神社や仏閣に参拝すると目立った門や手水舎拝殿などの建物に名前の入ったシールが貼られているのをご覧になったことがあるでしょうか。
これは「千社札」とよばれる、個人や屋号を書いたのものを神社の社殿などに貼る紙のことを言います。千社札の読み方は「せんじゃふだ」。元々は江戸時代に霊場めぐりで使われていた奉納用のお札に由来するといわれている。現在ではシールになっているものが販売されていて、皆それを持ち歩いていく先々の神社に貼っているんです。
千社札は御朱印の反対版の参詣の印といえるでしょう。
江戸時代には四国八十八ヵ所などの巡礼が非常に流行しており、お参りした証として自身の氏名や住所などが書かれた木版や紙のお札を寺院に納めていたんですね。最近では御朱印が流行していますが、これは神社やお寺に自分が携帯する御朱印を書いてもらいますよね。
巡礼用のお札から千社札へ
さらに江戸時代も寛政のころになると江戸の人々の中で稲荷千社参りという稲荷信仰が盛んになった。たくさんの稲荷神社へ参拝するほど多くのご利益があると信じられその証として千社札が貼られる習慣が始まりました。
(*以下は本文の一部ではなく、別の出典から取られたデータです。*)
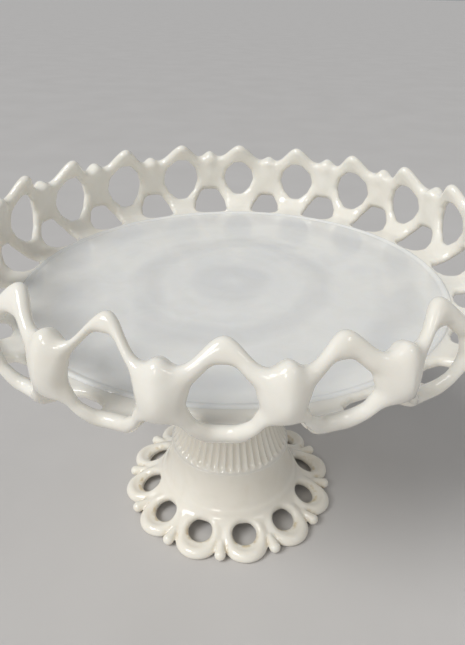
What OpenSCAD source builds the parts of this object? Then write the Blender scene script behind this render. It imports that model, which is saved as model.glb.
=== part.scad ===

稲荷神社にたくさん参拝するということを千社参りといい、これに使うためのお札を千社札と呼ぶようになりました。
一度習慣ができると新しい文化になるもので、千社札自体にご利益があると信じられるように。これでお寺や神社に名前を書いたお札が多くなっていきました。
千社札にご利益はあるの?
千社札は御朱印と同様に、それ自体にご利益があるというものでは内容に感じます。
ただ、記憶をたどって「あぁ、あの神社に千社札を貼ってきたなぁ」とお寺や神社の仏様や神様のことを思い出すことで、間接的にご利益が得られることはあるでしょう。最近では携帯電話にカメラ機能があったりと、神社仏閣に行ったという思い出を残す手段が手軽になっています。
こちらでも同様の効果はあると思いますので、無理に千社札にこだわる必要はないのかなと。
千社札の注意点は?
千社札は無許可で貼っていいものではありません。
現在では、重要文化財や国宝に選ばれている歴史的に貴重な文化財が増えており、技術継承者の減少によってますますその価値が高まっていくことは想像に難くないです。もし千社札で参拝の証を残したいという場合には、神社やお寺の管理をしている方へ必ず許可をとってください。
神様のいる神域ということを念頭に心を正しく、マナーを重んじて参拝を楽しみましょうね。